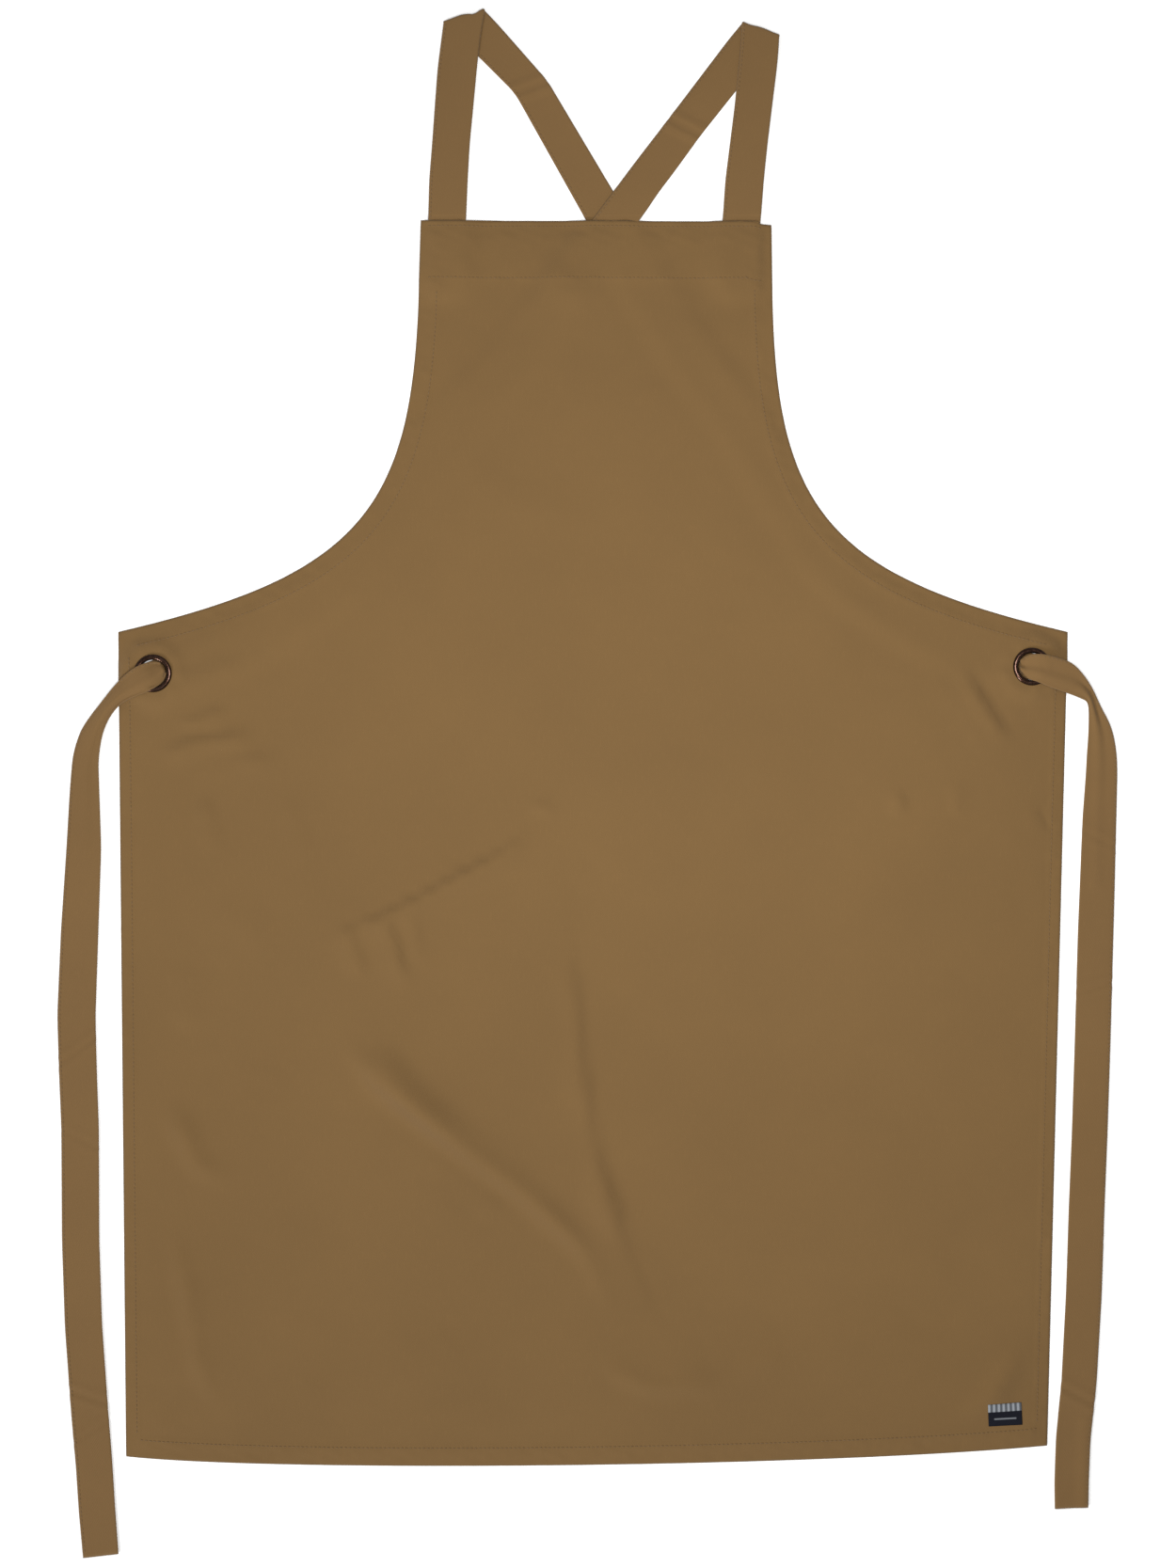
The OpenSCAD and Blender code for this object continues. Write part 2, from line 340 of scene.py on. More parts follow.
def twill(name, colour, rib_angle=63, rib_pitch=0.0011, seed=0.0, painted_edge_shade=0.4):
    """Cotton twill: diagonal ribs of twisted yarn, blotchy dye, fibre fuzz and painted shade along turned
    edges.
    """
    s = Shade(name)
    place = s.vector("ADD", s.attribute("lay", "Vector"), (seed, seed * 0.7, seed))
    wobble = s.noise(place, 140)
    spread = s.nodes.new("ShaderNodeCombineXYZ")
    s.feed(spread.inputs[0], wobble)
    s.feed(spread.inputs[1], wobble)
    swayed = s.vector("MULTIPLY_ADD", spread.outputs[0], (0.0008, 0.0005, 0), place)
    ribs = s.stripes(swayed, rib_angle, rib_pitch)
    yarns = s.stripes(swayed, 8, rib_pitch * 0.55)
    fuzz = s.noise(place, 2600, 2, 0.7)
    slub = s.noise(s.vector("MULTIPLY", place, (1.0, 0.12, 1.0)), 900, 2, 0.6)
    cloud = s.noise(place, 7, 3, 0.55)
    patch = s.noise(place, 55, 3, 0.6)

    tone = s.mix(s.span(cloud, 0.3, 0.7, 0, 1), scaled(colour, 0.955), scaled(colour, 1.045))
    tone = s.mix(s.span(patch, 0.35, 0.65, 0, 0.10), tone, scaled(colour, 0.85))
    tone = s.mix(s.span(ribs, 0, 1, 0.10, 0), tone, scaled(colour, 0.62))
    tone = s.mix(s.span(slub, 0.55, 0.75, 0, 0.14), tone, scaled(colour, 1.3))
    tone = s.mix(s.span(fuzz, 0.3, 0.7, 0.07, 0), tone, scaled(colour, 0.72))
    # Painted shade: the colour darkens within 1.5 mm of the cloth's edge, where a turned edge rounds away
    # from the light.
    at_edge = s.span(s.attribute("edge_gap", "Fac"), 0.0, 0.0015, painted_edge_shade, 0)
    shade = s.math("MULTIPLY", at_edge, s.span(patch, 0.4, 0.6, 0.6, 1))
    s.set(Base_Color=s.mix(shade, tone, scaled(colour, 0.45)))

    height = s.math("ADD", s.math("MULTIPLY", ribs, 0.7), s.math("MULTIPLY", yarns, 0.25))
    s.bump(s.math("ADD", height, s.math("MULTIPLY", fuzz, 0.35)), 0.55, 0.00012)
    s.set(Roughness=s.span(fuzz, 0.3, 0.7, 0.84, 0.95), Specular_IOR_Level=0.25,
          Sheen_Weight=0.12, Sheen_Roughness=0.55)
    return s.material


def thread_material(name, colour):
    """Twisted sewing thread."""
    s = Shade(name)
    place = s.attribute("lay", "Vector")
    ply = s.stripes(place, 40, 0.0004)
    tone = s.mix(s.noise(place, 300), scaled(colour, 0.85), scaled(colour, 1.2))
    s.set(Base_Color=s.mix(s.span(ply, 0, 1, 0.3, 0), tone, scaled(colour, 0.6)))
    s.bump(ply, 0.5, 0.00006)
    s.set(Roughness=0.6, Sheen_Weight=0.1)
    return s.material


def metal_material(name, colour, worn):
    """Antiqued brass: dark in its lows, rubbed pinkish on its crown, lacquered and finely scratched."""
    s = Shade(name)
    place = s.nodes.new("ShaderNodeTexCoord").outputs["Object"]
    blotch = s.noise(place, 420, 4, 0.6)
    fine = s.noise(place, 3200, 3, 0.6)
    crown = s.span(s.split(place)["Z"], (RIM_TOP - 0.7) * MM, RIM_TOP * MM, 0, 0.3)
    rub = s.math("MULTIPLY", crown, s.span(blotch, 0.42, 0.62, 0.1, 1))
    tone = s.mix(blotch, scaled(colour, 0.6), scaled(colour, 1.35))
    s.set(Base_Color=s.mix(rub, tone, worn), Roughness=s.span(fine, 0.3, 0.7, 0.16, 0.3),
          Metallic=1.0, Coat_Weight=0.3, Coat_Roughness=0.12)
    s.bump(fine, 0.25, 0.00008)
    return s.material


CLOTH_COLOUR = (0.161, 0.0897, 0.029)
STRAP_COLOUR = (0.166, 0.092, 0.031)
THREAD_COLOUR = (0.160, 0.089, 0.029)
METAL_COLOUR = (0.035, 0.013, 0.006)
METAL_WORN = (0.20, 0.115, 0.085)

panel_twill = twill("panel_twill", CLOTH_COLOUR)
# The straps get only a little painted shade along their edges.
strap_twill = twill("strap_twill", STRAP_COLOUR, rib_angle=70, seed=3.0, painted_edge_shade=0.1)
thread = thread_material("sewing_thread", THREAD_COLOUR)
bronze = metal_material("antique_bronze", METAL_COLOUR, METAL_WORN)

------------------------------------

● Task directions: Print exactly, and only, the lines beginning at the top of the listing and ending at the line with "s.set(Base_Color=s.mix(shade, tone, scaled(colour, 0.45)))".

● Reply:
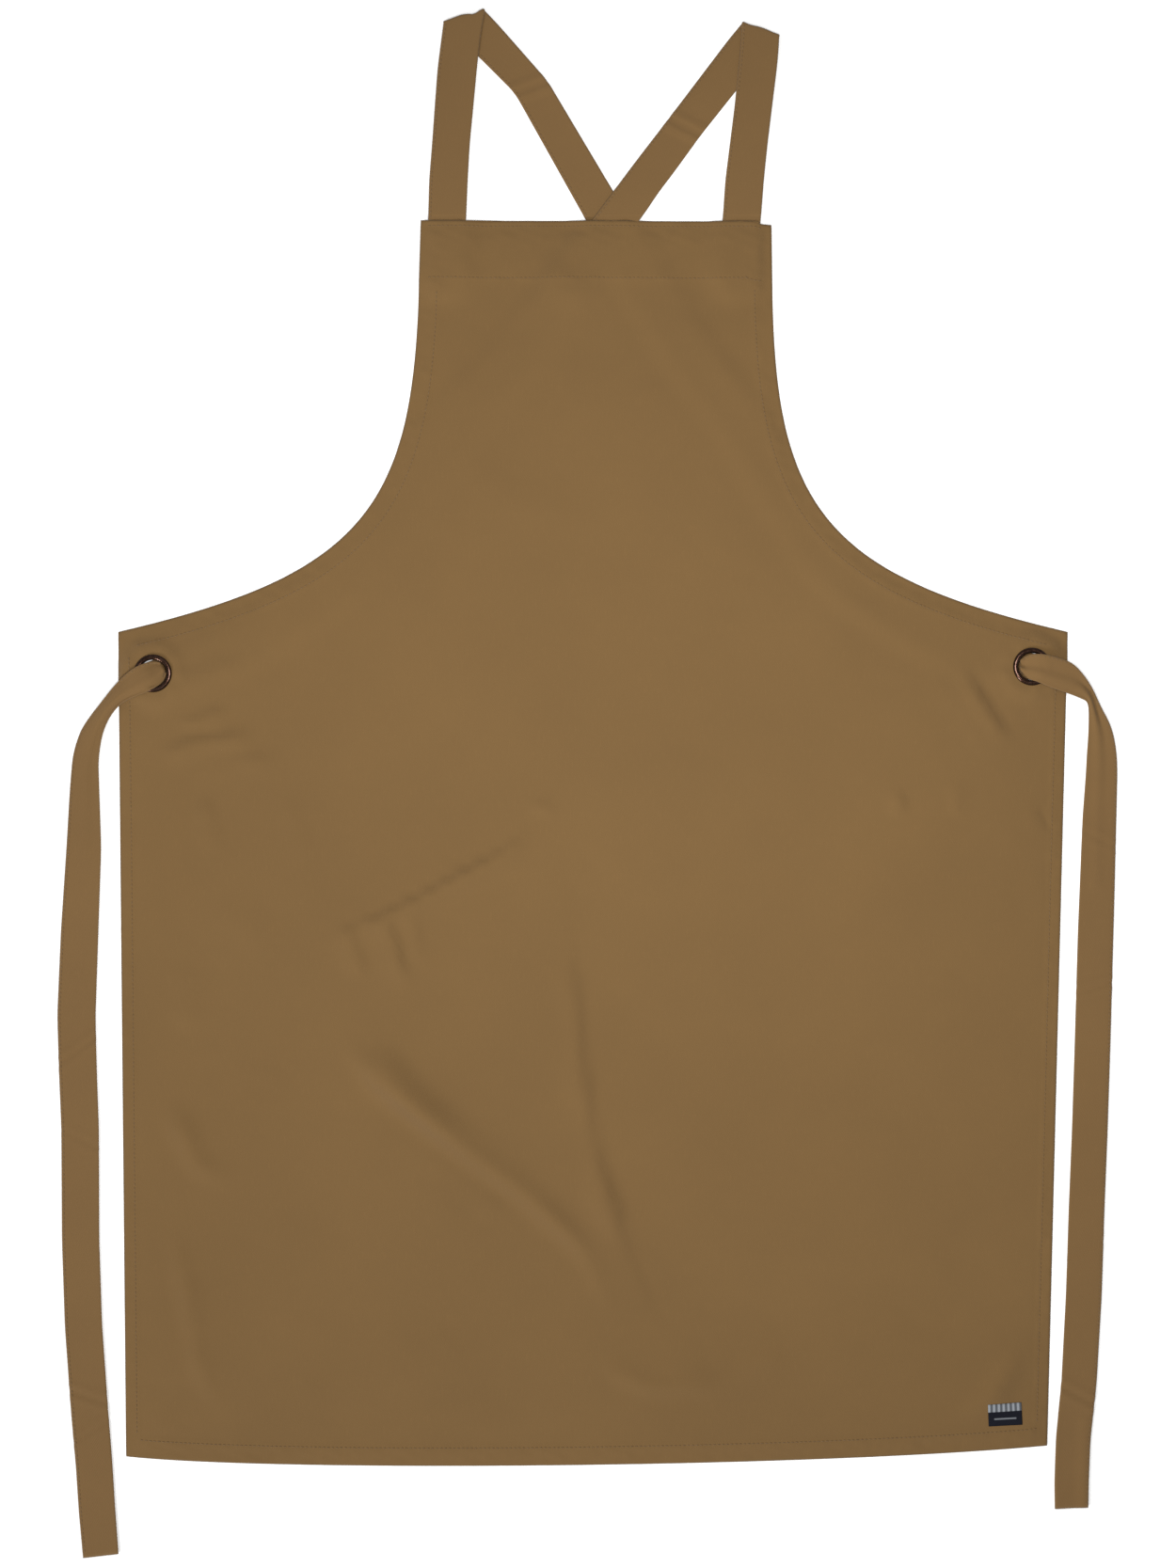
The OpenSCAD and Blender code for this object continues. Write part 2, from line 340 of scene.py on. More parts follow.
def twill(name, colour, rib_angle=63, rib_pitch=0.0011, seed=0.0, painted_edge_shade=0.4):
    """Cotton twill: diagonal ribs of twisted yarn, blotchy dye, fibre fuzz and painted shade along turned
    edges.
    """
    s = Shade(name)
    place = s.vector("ADD", s.attribute("lay", "Vector"), (seed, seed * 0.7, seed))
    wobble = s.noise(place, 140)
    spread = s.nodes.new("ShaderNodeCombineXYZ")
    s.feed(spread.inputs[0], wobble)
    s.feed(spread.inputs[1], wobble)
    swayed = s.vector("MULTIPLY_ADD", spread.outputs[0], (0.0008, 0.0005, 0), place)
    ribs = s.stripes(swayed, rib_angle, rib_pitch)
    yarns = s.stripes(swayed, 8, rib_pitch * 0.55)
    fuzz = s.noise(place, 2600, 2, 0.7)
    slub = s.noise(s.vector("MULTIPLY", place, (1.0, 0.12, 1.0)), 900, 2, 0.6)
    cloud = s.noise(place, 7, 3, 0.55)
    patch = s.noise(place, 55, 3, 0.6)

    tone = s.mix(s.span(cloud, 0.3, 0.7, 0, 1), scaled(colour, 0.955), scaled(colour, 1.045))
    tone = s.mix(s.span(patch, 0.35, 0.65, 0, 0.10), tone, scaled(colour, 0.85))
    tone = s.mix(s.span(ribs, 0, 1, 0.10, 0), tone, scaled(colour, 0.62))
    tone = s.mix(s.span(slub, 0.55, 0.75, 0, 0.14), tone, scaled(colour, 1.3))
    tone = s.mix(s.span(fuzz, 0.3, 0.7, 0.07, 0), tone, scaled(colour, 0.72))
    # Painted shade: the colour darkens within 1.5 mm of the cloth's edge, where a turned edge rounds away
    # from the light.
    at_edge = s.span(s.attribute("edge_gap", "Fac"), 0.0, 0.0015, painted_edge_shade, 0)
    shade = s.math("MULTIPLY", at_edge, s.span(patch, 0.4, 0.6, 0.6, 1))
    s.set(Base_Color=s.mix(shade, tone, scaled(colour, 0.45)))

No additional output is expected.